Heat equation with nonhomogeneous boundary conditions

[tjackson3]

Homework Statement

Consider
\frac{\partial u}{\partial t} = k\frac{\partial^2u}{\partial x^2} subject to
u(0,t) = A(t),\ u(L,t) = 0,\ u(x,0) = g(x). Assume that u(x,t) has a Fourier sine series. Determine a differential equation for the Fourier coefficients (assume appropriate continuity).

Homework Equations

Coefficients of the Fourier sine series of f(x):
B_n = \frac{2}{L}\int_0^L f(x)\sin(n\pi x/L)\ dx

The Attempt at a Solution

I'm stuck just getting a start.
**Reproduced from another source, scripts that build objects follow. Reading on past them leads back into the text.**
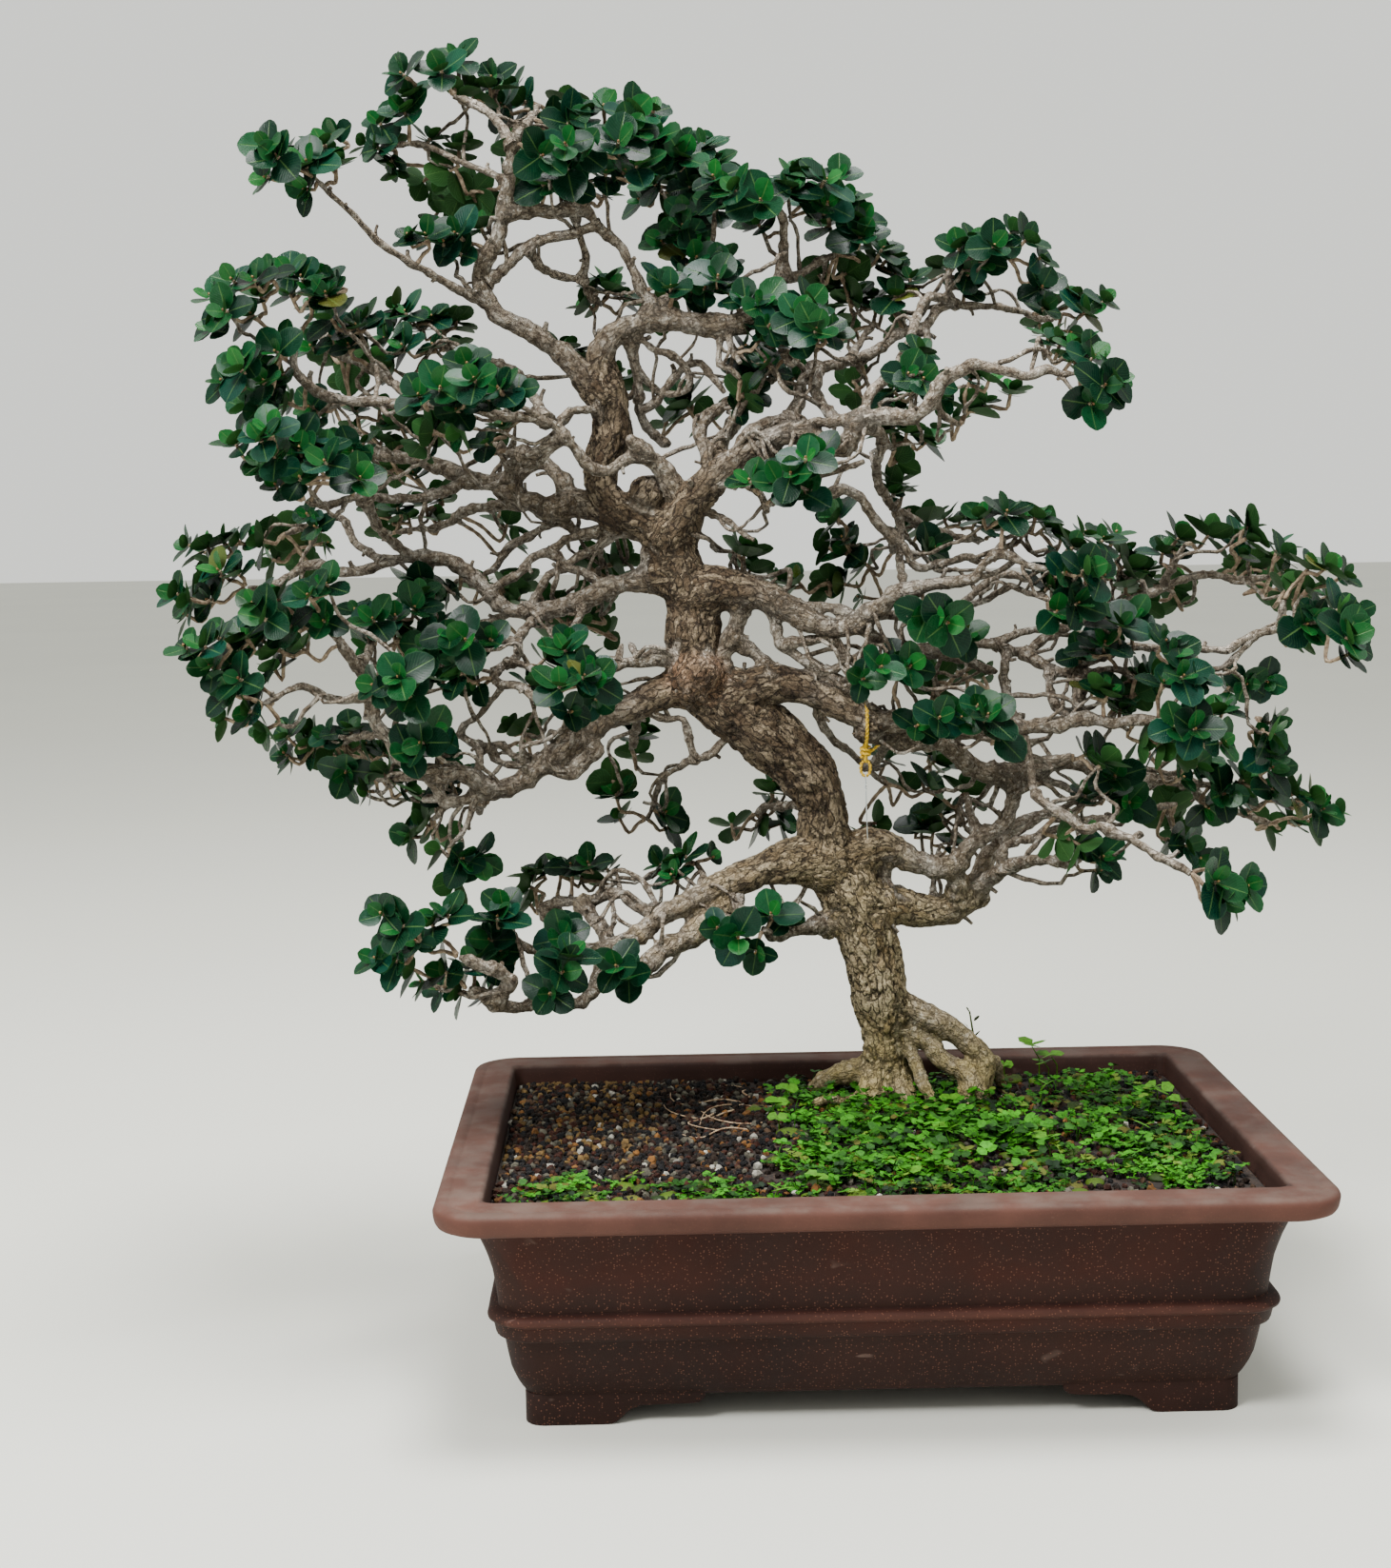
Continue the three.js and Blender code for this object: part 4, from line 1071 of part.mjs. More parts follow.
// Closed ring of cord through points that lie in one plane.
function cordRing(points, radius, sides, normal) {
  const n = points.length;
  const vertices = [];
  points.forEach((p, i) => {
    const along = points[(i + 1) % n].clone().sub(points[(i + n - 1) % n]).normalize();
    const up = along.clone().cross(normal).normalize();
    for (let s = 0; s < sides; s++) {
      const a = (2 * Math.PI * s) / sides;
      const q = p.clone().addScaledVector(normal, radius * Math.cos(a));
      vertices.push(q.addScaledVector(up, radius * Math.sin(a)));
    }
  });
  const triangles = [];
  for (let i = 0; i < n; i++)
    for (let s = 0; s < sides; s++) {
      const a = i * sides + s;
      const b = i * sides + ((s + 1) % sides);
      const c = ((i + 1) % n) * sides + ((s + 1) % sides);
      const d = ((i + 1) % n) * sides + s;
      triangles.push([a, d, c], [a, c, b]);
    }
  const body = solid(vertices, triangles);
  return body.volume() > 0 ? body : solid(vertices, triangles.map(([a, b, c]) => [a, c, b]));
}

// The cord lies round the limb just below its middle line and runs together in a knot under it.
function buildTie() {
  const { flat, depth } = lineOf(TIE_LIMB);
  const i = flat.findIndex(([x]) => x > TIE_AT) - 1;
  const t = (TIE_AT - flat[i][0]) / (flat[i + 1][0] - flat[i][0]);
  const z = flat[i][1] + (flat[i + 1][1] - flat[i][1]) * t;
  const deeper = depth[i] + (depth[i + 1] - depth[i]) * t;
  const middle = placed(TIE_AT, z, deeper);
  const up = V(0, 0, 1);
  const across = V(0, 1, 0);
  const normal = V(1, 0, 0);
  const at = (y, height, x = 0) =>
    middle.clone().addScaledVector(across, y).addScaledVector(up, height).addScaledVector(normal, x);
  const round = [];
  for (let k = 0; k < 9; k++) {
    const a = ((-50 + (280 * k) / 8) * Math.PI) / 180;
    round.push(at(TIE_HALF_DEPTH * Math.cos(a), TIE_HALF_HEIGHT * Math.sin(a)));
  }
  round.push(at(-2.4, -TIE_HALF_HEIGHT - 7));
  round.push(at(2.4, -TIE_HALF_HEIGHT - 7));
  const loop = cordRing(round, TIE_RADIUS, 5, normal);
  const knot = tube([at(0, -20, 1), at(0, -24, 1.5), at(0, -30, 0), at(0, -33, 0)], [2.6, 4.6, 4, 2.2], 5);
  const eyeMiddle = at(0, -39);
  const eye = [];
  for (let k = 0; k < 9; k++) {
    const a = (2 * Math.PI * k) / 9 + Math.PI / 2;
    const p = eyeMiddle.clone().addScaledVector(normal, EYE_HALF[0] * Math.cos(a));
    eye.push(p.addScaledVector(up, EYE_HALF[1] * Math.sin(a)));
  }
  const eyeRing = cordRing(eye, 1.3, 5, across);
  const tail = tube([at(0, -28, 2), at(-1, -23, 8), at(-2, -19, 12)], [1.4, 1.4, 1.1], 5);
  return { tie: fused([loop, knot, eyeRing, tail]), eyeMiddle };
}

function buildGuy(eyeMiddle) {
  const lowest = eyeMiddle.clone().add(V(0, 0, -EYE_HALF[1]));
  const ringMiddle = lowest.clone().add(V(0, 0, 1.3 + 0.35 + GUY_RADIUS - GUY_RING));
  const ring = [];
  for (let k = 0; k < 8; k++) {
    const a = (2 * Math.PI * k) / 8;
    ring.push(ringMiddle.clone().add(V(0, GUY_RING * Math.cos(a), GUY_RING * Math.sin(a))));
  }
  const near = nearestWood(placed(...GUY_FOOT));
  const surface = near.on.clone().addScaledVector(near.out, near.radius);
  const top = ringMiddle.clone().add(V(0, 0, -GUY_RING));
  const along = surface.clone().sub(top).normalize();
  const foot = surface.clone().addScaledVector(along, 4);
  const line = tube([top, foot], [GUY_RADIUS, GUY_RADIUS], 5);
  const hole = tube(
    [surface.clone().addScaledVector(along, -6), surface.clone().addScaledVector(along, 4.35)],
    [GUY_RADIUS + 0.45, GUY_RADIUS + 0.45],
    5
  );
  return { guy: fused([cordRing(ring, GUY_RADIUS, 5, V(1, 0, 0)), line]), hole };
}

const soil = buildSoil();
const RIGHT_MAT = [
  [-62, -150],
  [-10, -160],
  [60, -156],
  [130, -161],
  [205, -157],
  [246, -140],
  [247, -60],
  [240, 30],
  [246, 110],
  [235, 157],
  [172, 160],
  [158, 104],
  [112, 62],
  [52, 44],
  [4, 52],
  [-38, 66],
  [-66, 40],
  [-52, -20],
  [-70, -70],
  [-56, -110],
];
const LEFT_MAT = [
  [-246, -158],
  [-190, -162],
  [-130, -158],
  [-84, -161],
  [-76, -140],
  [-104, -120],
  [-150, -112],
  [-196, -102],
  [-232, -92],
  [-247, -110],
];
const coverRight = buildGroundCover(RIGHT_MAT, 26, 501);
const coverLeft = buildGroundCover(LEFT_MAT, 9, 502);
const { tie, eyeMiddle } = buildTie();
const { guy, hole } = buildGuy(eyeMiddle);
const wood = wholeWood.subtract(hole);

// TWIGS: each rosette hangs on the wood or on the nearest one before it, where a straight run is free.
const standing = [];
const apart = (a, b, room) => [0, 1, 2].some((k) => a.min[k] > b.max[k] + room || b.min[k] > a.max[k] + room);
function clearOf(body, room, counts) {
  const box = body.boundingBox();
  return standing.every(
    (other) => !counts(other) || apart(box, other.box, room) || other.body.minGap(body, room) >= room * 0.999
  );
}
const stand = (body, node, hub) => standing.push({ node, hub, body, box: body.boundingBox() });
for (const [node, body] of Object.entries({ wood, tie, guy, soil, coverRight, coverLeft })) stand(body, node);

// Moves the start of a twig until its end stands just clear of the wood.
function startOnWood(rosette) {
  const { on, out, radius } = nearestWood(rosette.hub);
  let reach = radius + CLEARANCE;
  for (let i = 0; i < 12; i++) {
    const from = on.clone().addScaledVector(out, reach);
    const gap = wood.minGap(twigWithLeaves(from, rosette, []), 12);
    if (gap >= KEEP_CLEAR && gap < KEEP_CLEAR + 0.08) return from;
    reach += gap > 0 ? KEEP_CLEAR + 0.03 - gap : 0.7;
    if (on.clone().addScaledVector(out, reach).distanceTo(rosette.hub) < 2) return null;
  }
  return null;
}

for (const spray of sprays) {
  spray.grown = [];
  let waiting = spray.list;
  while (waiting.length) {
    const ways = [];
    for (const rosette of waiting) {
      if (!spray.grown.length) ways.push({ rosette, run: nearestWood(rosette.hub).gap });
      for (const parent of spray.grown) {
        const from = parent.fork;
        const run = from.distanceTo(rosette.hub);
        if (run < LONGEST_TWIG) ways.push({ rosette, from, parent: parent.rosette, run });
      }
    }
    ways.sort((a, b) => a.run - b.run);
    const grew = ways.some(({ rosette, from, parent }) => {
      const start = from || startOnWood(rosette);
      if (!start) return false;
      if (rise(start, rosette) < (parent ? 0.2 : 0)) return false;
      const body = twigWithLeaves(start, rosette, []);
      if (!clearOf(body, KEEP_CLEAR, (other) => other.node !== spray.name)) return false;
      if (!clearOf(body, 0.1, (other) => other.node === spray.name && other.hub !== parent.hub)) return false;
      const fork = rosette.hub.clone().lerp(beforeHub(start, rosette), 0.35);
      spray.grown.push({ rosette, start, fork, twig: body, leaves: [] });
      stand(body, spray.name, rosette.hub);
      waiting = waiting.filter(({ hub }) => hub.distanceTo(rosette.hub) > ROSETTES_APART);
      return true;
    });
    if (!grew) break;
  }
}

// LEAVES, in rounds, so that a crowded place gives every rosette its first leaves before any has four.
for (const number of [0, 2, 1, 3])
  for (const spray of sprays)
    for (const grown of spray.grown) {
      const { rosette } = grown;
      if (number % 2 && draw(rosette.seed, rosette.index, 60 + number) > UPPER_LEAVES) continue;
      const [near, far] = leafSections(rosette, number);
      const foot = near.map((p) => p.clone().lerp(rosette.hub, 0.85));
      const body = skin([foot, near, far]);
      if (skin([near, far]).minGap(grown.twig, KEEP_CLEAR) < KEEP_CLEAR) continue;
      if (meetsOwnTwig(grown.start, rosette, near)) continue;
      if (!clearOf(body, KEEP_CLEAR, (other) => other.node !== spray.name)) continue;
      if (!clearOf(body, 0.1, (other) => other.node === spray.name && other.hub !== rosette.hub)) continue;
      grown.leaves.push(number);
      stand(body, spray.name, rosette.hub);
    }
for (const spray of sprays) {
  const body = fused(spray.grown.map(({ start, rosette, leaves }) => twigWithLeaves(start, rosette, leaves)));
  // what the fusing closed off inside is filled
  const pieces = body.decompose().sort((a, b) => b.volume() - a.volume());
  spray.body = pieces[0];
}

// OBJECT
const CLAY = 0x4a3336;
const parts = [
  meshOf("pot", buildPot(), CLAY),
  meshOf("screen_left", buildScreen(-DRAIN_HOLE_OUT), 0x222522),
  meshOf("screen_right", buildScreen(DRAIN_HOLE_OUT), 0x222522),
  meshOf("soil", soil, 0x4d3b2c, 1),
  meshOf("ground_cover_left", coverLeft, 0x4f7a2c),
  meshOf("ground_cover_right", coverRight, 0x4f7a2c),
  meshOf("wood", wood, 0x7d6a58, 0.95),
  meshOf("tie", tie, 0xd9a520, 0.6),
  meshOf("guy_line", guy, 0xe8e8e4, 0.4),
];
for (const { name, body } of sprays) parts.push(meshOf("leaves_" + name, body, 0x2f6b35, 0.5));

// The middle of the underside of the whole object's box is the origin.
const whole = new THREE.Box3();
for (const mesh of parts) whole.expandByObject(mesh);
const origin = whole.getCenter(V()).setZ(whole.min.z);
const group = new THREE.Group();
group.name = "natal_plum_bonsai";
for (const mesh of parts) {
  mesh.geometry.translate(-origin.x, -origin.y, -origin.z);
  group.add(mesh);
}
export default group;
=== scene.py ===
from math import cos, dist, exp, hypot, inf, pi, radians, sin, tau

import bmesh
import bpy
import numpy as np
from bpy.props import FloatProperty, FloatVectorProperty, IntProperty, PointerProperty
from mathutils import Matrix, Vector
from mathutils.kdtree import KDTree


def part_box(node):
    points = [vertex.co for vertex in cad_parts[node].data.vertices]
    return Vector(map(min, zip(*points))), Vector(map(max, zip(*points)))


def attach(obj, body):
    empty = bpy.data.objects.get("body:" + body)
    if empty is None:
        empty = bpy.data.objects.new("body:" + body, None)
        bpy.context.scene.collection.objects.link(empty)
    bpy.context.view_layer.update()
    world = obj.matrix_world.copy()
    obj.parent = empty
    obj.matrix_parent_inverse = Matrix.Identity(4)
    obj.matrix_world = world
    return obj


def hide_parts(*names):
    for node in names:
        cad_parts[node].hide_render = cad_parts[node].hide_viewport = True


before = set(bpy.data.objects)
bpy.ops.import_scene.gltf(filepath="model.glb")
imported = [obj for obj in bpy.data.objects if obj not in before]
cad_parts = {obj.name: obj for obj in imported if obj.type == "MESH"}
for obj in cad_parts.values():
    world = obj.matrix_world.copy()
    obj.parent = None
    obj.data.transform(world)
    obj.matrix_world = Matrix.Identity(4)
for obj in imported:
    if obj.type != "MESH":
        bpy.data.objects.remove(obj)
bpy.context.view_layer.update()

bl_info = {
    "name": "Natal plum bonsai",
    "version": (1, 0, 0),
    "blender": (4, 5, 0),
    "location": "3D View > Sidebar > Bonsai",
    "description": "Builds a natal plum bonsai in its oblong clay pot",
    "category": "Add Mesh",
}

POT_BOX = [np.array(corner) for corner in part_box("pot")]
POT_MIDDLE = (POT_BOX[0] + POT_BOX[1]) / 2


def groups(text):
    """The groups of numbers in a text: commas inside a group, blanks between groups."""
    return [[float(n) for n in group.split(",")] for group in text.split()]


def entries(text):
    """A table's entries, each as its name and the rest. A line that starts with blanks goes on with its entry."""
    whole = text.strip().replace("\n  ", " ")
    return [entry.split(" ", 1) for entry in whole.split("\n") if not entry.startswith("#")]


def limb_of(name, rest):
    """A limb as a list: name, start, first and last radius, end depth, points, and the limb it grows into."""
    about, points = rest.split(":")
    ends, *sizes = about.split()
    start, *into = ends.split(">")
    return [name, start, *map(float, sizes), groups(points), *into]


# The tables below are in millimetres, from the middle of the pot's underside.
# TRUNK: x, z and depth on the upright plane through the trunk, and the radius there.
TRUNK = groups("""
    26,118,16,23 25,150,15,21 26,168,14,17.5 28,186,14,15.5 27,206,13,17 25,226,12,21 22,250,11,22.5 16,280,10,23.5
    7,308,8,25 -7,335,6,24 -18,362,4,20.5 -20,386,2,19.5 -29,408,1,22 -49,430,0,24 -73,451,-1,24 -96,469,-1,23
    -113,488,0,24 -117,512,1,20 -118,540,2,19.5 -126,565,3,19.5 -135,588,4,18.5 -151,606,5,15.5 -172,615,6,13.5
    -185,630,7,13 -184,650,6,14.5 -177,670,4,16 -178,692,2,15.5 -181,711,0,13.5 -184,729,-3,11 -178,743,-5,9.5
    -163,752,-6,8.8 -140,757,-7,8.6 -110,753,-8,8.6 -85,752,-9,8.2 -68,757,-10,7.6""")

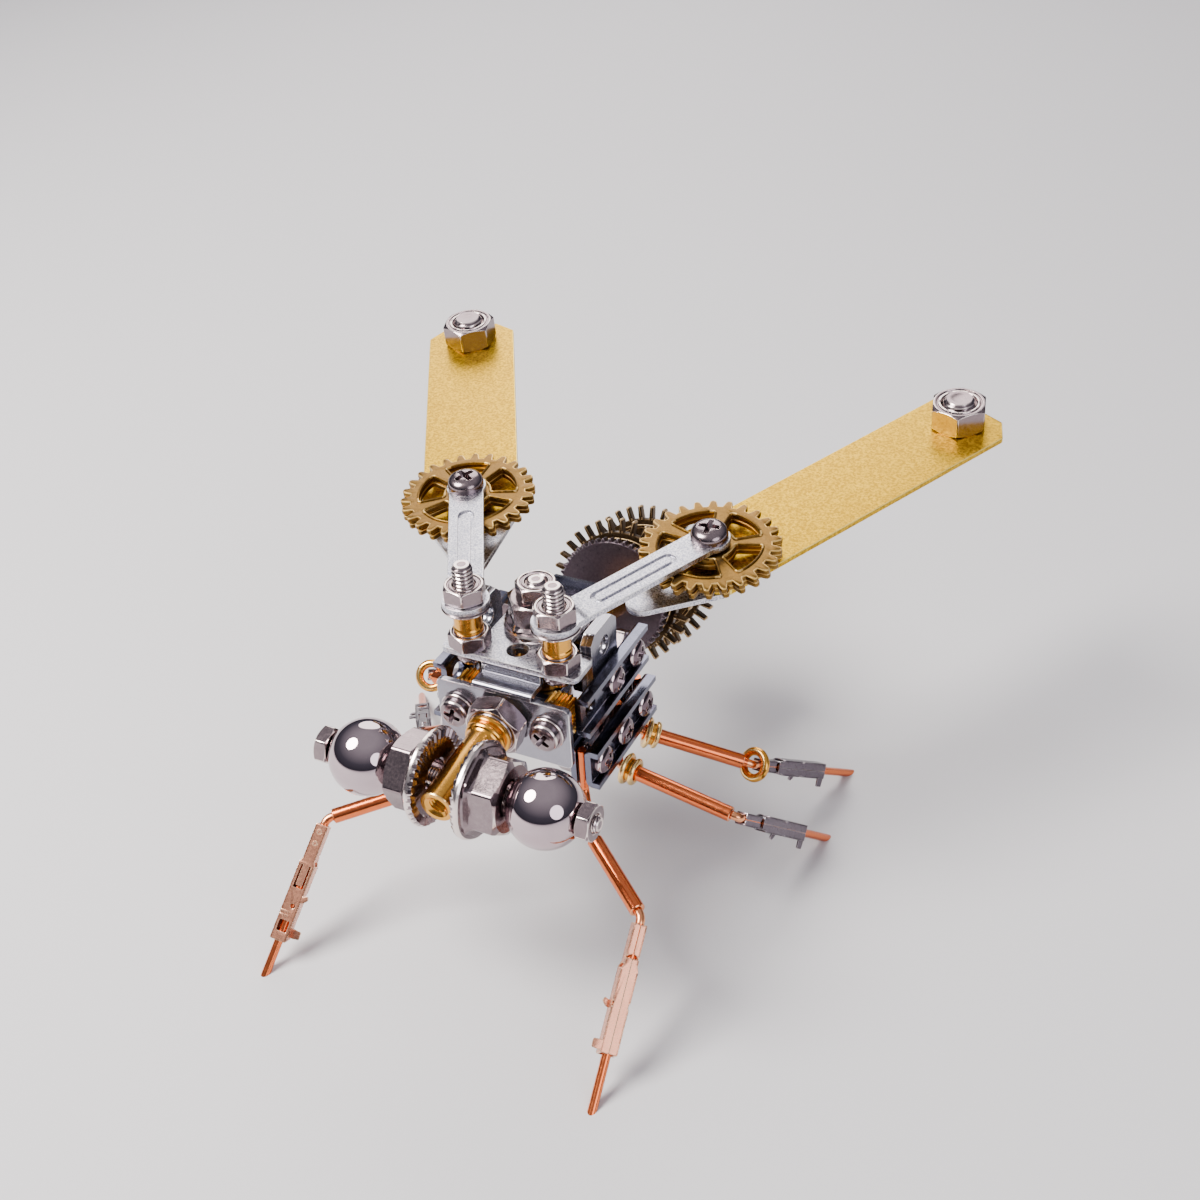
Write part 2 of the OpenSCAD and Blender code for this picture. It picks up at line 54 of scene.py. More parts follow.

The problem is that u(x,t) will not converge to its Fourier sine series at x = 0 unless A(t) is identically zero. This also kills the ability to perform term-by-term differentiation on the FSS. It seems impossible to impose the boundary condition at x = 0. Thoughts?

 

[Ninty64]

BUMP.

I also have this same question. I was also stuck at the same point. Since by assumption,
u(x,t) ≈ \sum B_n(t)sin ( \frac{n \pi x}{L})
then it follows that you can't differentiate since it is a sine series. Sine series implies it must be continuous and u(0,t)=u(L,t)=0. However, u(0,t)=A(t).

I'm not sure how to approach this problem.